WRITTEN PROBLEM:
Present the following entries again, word for word and in full.

[JSON records of objects]
::::::::

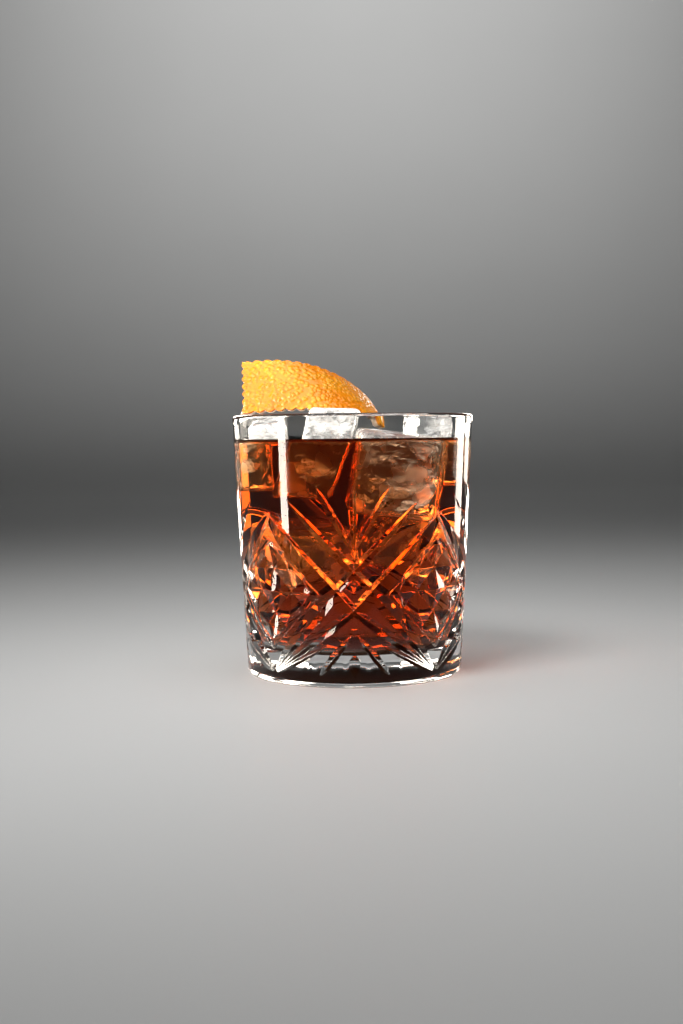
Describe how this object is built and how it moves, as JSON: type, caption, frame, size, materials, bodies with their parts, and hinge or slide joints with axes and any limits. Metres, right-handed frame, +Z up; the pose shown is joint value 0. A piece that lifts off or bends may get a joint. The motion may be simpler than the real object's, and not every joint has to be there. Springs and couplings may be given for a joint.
{
  "type": "iced cocktail in cut-glass tumbler",
  "caption": "Red-orange iced cocktail in a cut-glass rocks tumbler, with ice standing out of it and a pinked strip of orange peel on top.",
  "frame": {"origin": "centre of the tumbler's foot, on the surface it stands on", "axes": "+Z up along the tumbler's axis, -Y towards the viewer, with the star of the cut pattern facing -Y and the peel at the back left"},
  "size_m": [0.084, 0.084, 0.1109],
  "materials": {
    "glass": "clear cut and fire-polished glass",
    "negroni": "clear red-orange liquid",
    "ice": "wet ice, clear with cloudy hearts",
    "orange_peel": "pored waxy skin over matt pith"
  },
  "bodies": {
    "root": {"glass": "glass", "drink": "negroni", "ice_front_right": "ice", "ice_middle": "ice", "ice_left": "ice", "ice_back_right": "ice", "orange_peel": "orange_peel"}
  },
  "joints": []
}
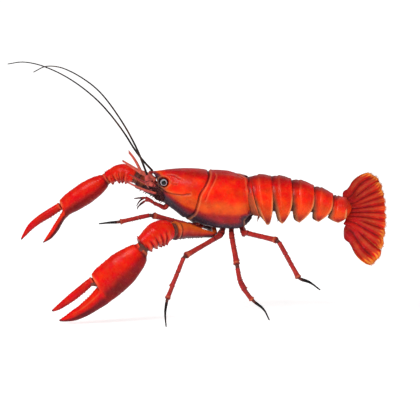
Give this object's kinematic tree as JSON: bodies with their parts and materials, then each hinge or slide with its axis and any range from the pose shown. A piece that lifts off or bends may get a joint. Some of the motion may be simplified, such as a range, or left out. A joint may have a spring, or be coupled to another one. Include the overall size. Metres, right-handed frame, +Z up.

::::::::

FULL OUTPUT:
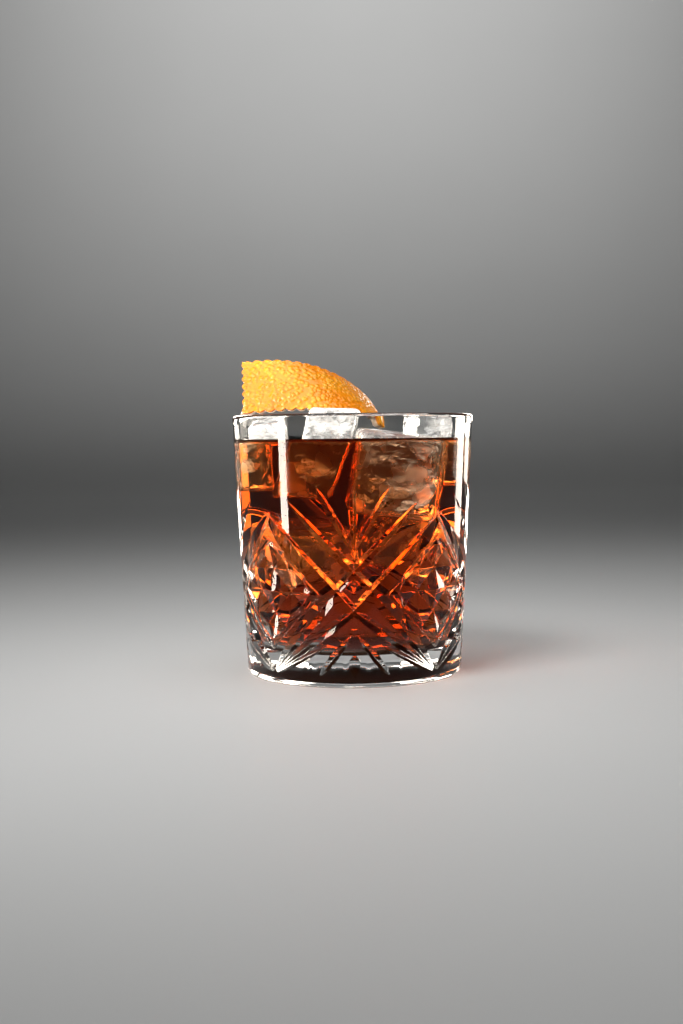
Describe how this object is built and how it moves, as JSON: type, caption, frame, size, materials, bodies with their parts, and hinge or slide joints with axes and any limits. Metres, right-handed frame, +Z up; the pose shown is joint value 0. A piece that lifts off or bends may get a joint. The motion may be simpler than the real object's, and not every joint has to be there. Springs and couplings may be given for a joint.
{
  "type": "iced cocktail in cut-glass tumbler",
  "caption": "Red-orange iced cocktail in a cut-glass rocks tumbler, with ice standing out of it and a pinked strip of orange peel on top.",
  "frame": {"origin": "centre of the tumbler's foot, on the surface it stands on", "axes": "+Z up along the tumbler's axis, -Y towards the viewer, with the star of the cut pattern facing -Y and the peel at the back left"},
  "size_m": [0.084, 0.084, 0.1109],
  "materials": {
    "glass": "clear cut and fire-polished glass",
    "negroni": "clear red-orange liquid",
    "ice": "wet ice, clear with cloudy hearts",
    "orange_peel": "pored waxy skin over matt pith"
  },
  "bodies": {
    "root": {"glass": "glass", "drink": "negroni", "ice_front_right": "ice", "ice_middle": "ice", "ice_left": "ice", "ice_back_right": "ice", "orange_peel": "orange_peel"}
  },
  "joints": []
}
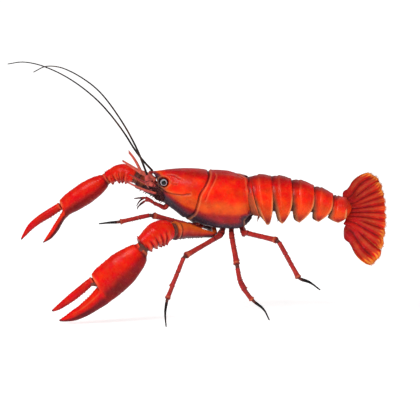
Give this object's kinematic tree as JSON: bodies with their parts and materials, then each hinge or slide with its axis and any range from the pose shown. A piece that lifts off or bends may get a joint. Some of the motion may be simplified, such as a range, or left out. A joint may have a spring, or be coupled to another one. Include the overall size. Metres, right-handed frame, +Z up.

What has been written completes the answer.